When I can get supplies delivered to my home, I’ll start ordering. I’ll use our Kit Builder and organize by priority level. Right now, I’ll focus less on water purification, camping gear, and tarps. I’ll save those items for down the road. Instead, I’ll focus more on getting a ham radio, multi-tool, battery pack, and respirator.
Those tools would be good to have around even if I never leave the city. I have asthma, and I’m worried about breathing in tear gas and fumes from burning buildings. And I’d like a ham radio to communicate and get news if cell towers go down. (Note: You need a license to transmit via ham, but anyone can listen. And if you’re in an emergency and are radioing for help, getting an FCC fine for transmitting without a license is the least of your worries.)
The good news if you’re just getting started: our Kit Builder lets you customize and prioritize according to your needs and resources. So I might look at my current needs and add goggles for tear gas or Clorox wipes to defend against COVID-19.

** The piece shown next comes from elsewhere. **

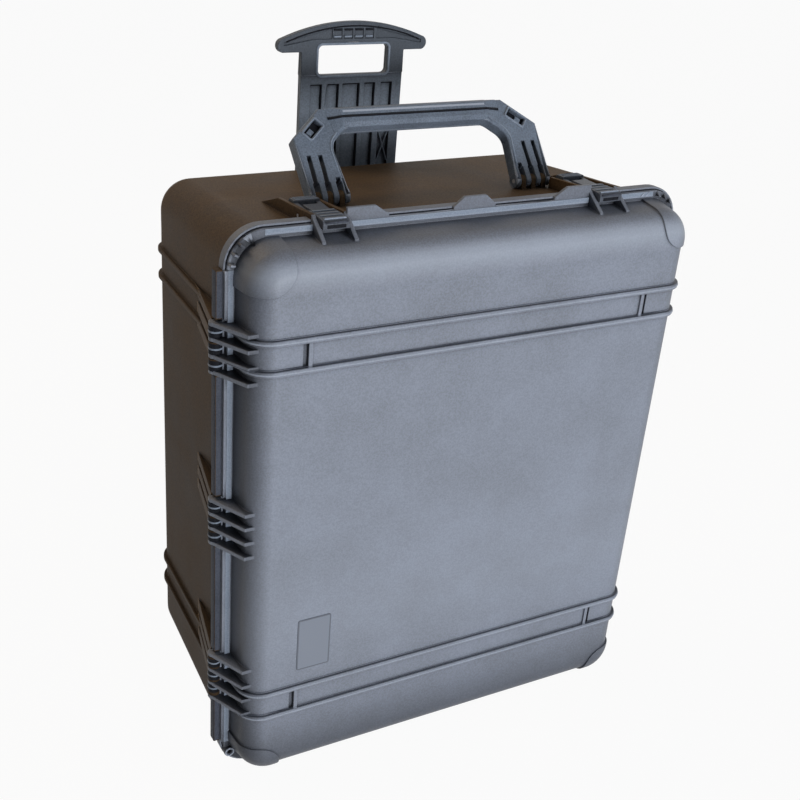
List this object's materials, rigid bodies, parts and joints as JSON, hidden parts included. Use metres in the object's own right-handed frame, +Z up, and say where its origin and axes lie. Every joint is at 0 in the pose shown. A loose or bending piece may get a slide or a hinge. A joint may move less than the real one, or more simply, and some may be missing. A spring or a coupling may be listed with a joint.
{
  "type": "wheeled transport case",
  "caption": "Upright wheeled hard case with a side-hinged lid, draw latches, fold-down carry handles, a sliding trolley handle and ridge bands round both shells.",
  "frame": {"origin": "on the floor, below the middle of the case standing on its wheel end", "axes": "+Z up, +Y from the lid face to the back, +X from the hinge side to the opening side"},
  "size_m": [0.742, 0.456, 1.031],
  "materials": {
    "shell_plastic": "fine leather-like grain, semi-matte charcoal",
    "handle_plastic": "satin black, fine grain",
    "latch_plastic": "satin black",
    "steel": "stainless, brushed",
    "seal_rubber": "smooth black",
    "tyre_rubber": "dull black",
    "hub_plastic": "satin",
    "label": "satin grey, bare"
  },
  "bodies": {
    "base": {"base_shell": "shell_plastic", "hinge_pins": "steel", "trolley_channel": "shell_plastic", "channel_screws": "steel", "wheel_axles": "steel", "pressure_valve": "handle_plastic", "valve_seal": "seal_rubber", "top_handle_pins": "steel", "side_handle_pins": "steel", "latch_lever_pins": "steel"},
    "lid": {"lid_shell": "shell_plastic", "lid_seal": "seal_rubber", "label_plate": "label"},
    "trolley": {"trolley_front": "handle_plastic", "trolley_back": "handle_plastic", "trolley_screws": "steel", "trolley_shoes": "hub_plastic"},
    "top_handle": {"top_handle": "handle_plastic"},
    "side_handle": {"side_handle": "handle_plastic"},
    "wheel_left": {"tyre_left": "tyre_rubber", "hub_left": "hub_plastic", "bearings_left": "steel"},
    "wheel_right": {"tyre_right": "tyre_rubber", "hub_right": "hub_plastic", "bearings_right": "steel"},
    "lever_top_left": {"latch_lever_top_left": "latch_plastic", "latch_hook_pin_top_left": "steel"},
    "hook_top_left": {"latch_hook_top_left": "latch_plastic"},
    "lever_top_right": {"latch_lever_top_right": "latch_plastic", "latch_hook_pin_top_right": "steel"},
    "hook_top_right": {"latch_hook_top_right": "latch_plastic"},
    "lever_side_upper": {"latch_lever_side_upper": "latch_plastic", "latch_hook_pin_side_upper": "steel"},
    "hook_side_upper": {"latch_hook_side_upper": "latch_plastic"},
    "lever_side_lower": {"latch_lever_side_lower": "latch_plastic", "latch_hook_pin_side_lower": "steel"},
    "hook_side_lower": {"latch_hook_side_lower": "latch_plastic"}
  },
  "joints": [
    {"name": "lid_hinge", "type": "hinge", "parent": "base", "child": "lid", "pos_m": [-0.362, -0.154, 0.4245], "axis": [0, 0, -1], "range_deg": [0, 110]},
    {"name": "trolley_slide", "type": "slide", "parent": "base", "child": "trolley", "axis": [0, 0, 1], "range_m": [-0.15, 0.12]},
    {"name": "top_handle_swing", "type": "hinge", "parent": "base", "child": "top_handle", "pos_m": [0, -0.059, 0.844], "axis": [-1, 0, 0], "range_deg": [-51, 49]},
    {"name": "side_handle_swing", "type": "hinge", "parent": "base", "child": "side_handle", "pos_m": [0.356, -0.059, 0.4245], "axis": [0, 0, -1], "range_deg": [0, 100]},
    {"name": "wheel_left_spin", "type": "hinge", "parent": "base", "child": "wheel_left", "pos_m": [-0.266, 0.188, 0.04], "axis": [1, 0, 0], "continuous": true},
    {"name": "wheel_right_spin", "type": "hinge", "parent": "base", "child": "wheel_right", "pos_m": [0.266, 0.188, 0.04], "axis": [1, 0, 0], "continuous": true},
    {"name": "lever_top_left_throw", "type": "hinge", "parent": "base", "child": "lever_top_left", "pos_m": [-0.2134, -0.122, 0.844], "axis": [1, 0, 0], "range_deg": [0, 95]},
    {"name": "hook_top_left_lift", "type": "hinge", "parent": "lever_top_left", "child": "hook_top_left", "pos_m": [-0.2134, -0.108, 0.844], "axis": [1, 0, 0], "range_deg": [-95, 0]},
    {"name": "lever_top_right_throw", "type": "hinge", "parent": "base", "child": "lever_top_right", "pos_m": [0.2134, -0.122, 0.844], "axis": [1, 0, 0], "range_deg": [0, 95]},
    {"name": "hook_top_right_lift", "type": "hinge", "parent": "lever_top_right", "child": "hook_top_right", "pos_m": [0.2134, -0.108, 0.844], "axis": [1, 0, 0], "range_deg": [-95, 0]},
    {"name": "lever_side_upper_throw", "type": "hinge", "parent": "base", "child": "lever_side_upper", "pos_m": [0.35, -0.122, 0.697], "axis": [0, 0, -1], "range_deg": [0, 95]},
    {"name": "hook_side_upper_lift", "type": "hinge", "parent": "lever_side_upper", "child": "hook_side_upper", "pos_m": [0.35, -0.108, 0.697], "axis": [0, 0, -1], "range_deg": [-95, 0]},
    {"name": "lever_side_lower_throw", "type": "hinge", "parent": "base", "child": "lever_side_lower", "pos_m": [0.35, -0.122, 0.152], "axis": [0, 0, -1], "range_deg": [0, 95]},
    {"name": "hook_side_lower_lift", "type": "hinge", "parent": "lever_side_lower", "child": "hook_side_lower", "pos_m": [0.35, -0.108, 0.152], "axis": [0, 0, -1], "range_deg": [-95, 0]}
  ],
  "couplings": [
    {"joint": "hook_top_left_lift", "follows": "lever_top_left_throw", "ratio": -1},
    {"joint": "hook_top_right_lift", "follows": "lever_top_right_throw", "ratio": -1},
    {"joint": "hook_side_upper_lift", "follows": "lever_side_upper_throw", "ratio": -1},
    {"joint": "hook_side_lower_lift", "follows": "lever_side_lower_throw", "ratio": -1}
  ]
}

I recommend starting to build a kit now, even if you can’t order it all in one go. According to our Sane Prepper Mantra, it’s best to find a way to buy high quality items and stay within your budget. Make a list of priorities and work down the list. Then you’ll know how much money to put aside.
More: Bug Out Bags
A real first-aid kit
My first-aid kit has band-aids, a pair of tweezers, a bug bite kit, and Neosporin inside. As my colleagues at The Prepared have recently taught me, though, that’s not a real first-aid kit. It’s a ‘boo-boo kit.’ What they mean by that is that my current supplies are perfect for an everyday injury. If I cut my finger while slicing an onion or fall on the sidewalk, my ‘boo-boo kit’ will work just fine.
If I’m shot in the eye with a rubber bullet while standing on my front porch, however, I’ll be in real trouble.
That’s why I wish I had an individual first-aid kit (IFAK, fyi).
Did I ever think that as a city-dwelling person who lives within a mile of a hospital, I’d need trauma scissors or an irrigation system? Nope. But now that emergency responders aren’t reliably serving my neighborhood, I want those items in my home.
I also wish I had extra first-aid supplies to donate to community centers. I wish I could share first-aid supplies with my friends. If you live outside of Minneapolis, you’ll probably feel crazy stocking up on these supplies right now. Do it anyway. You’re right on time.
Here are my colleagues’ top-priority items in their IFAKs: IFAK first aid kit list
Preparing for future unrest
It’s impossible to be prepared for everything. (That’s another lesson from the Sane Prepper Mantra.) But this is where I wish I’d started one month ago. If you’re based in a city where unrest is just beginning, you can learn a lesson from my lack of preparedness. You might feel crazy when you hit ‘buy,’ but I promise you won’t regret it.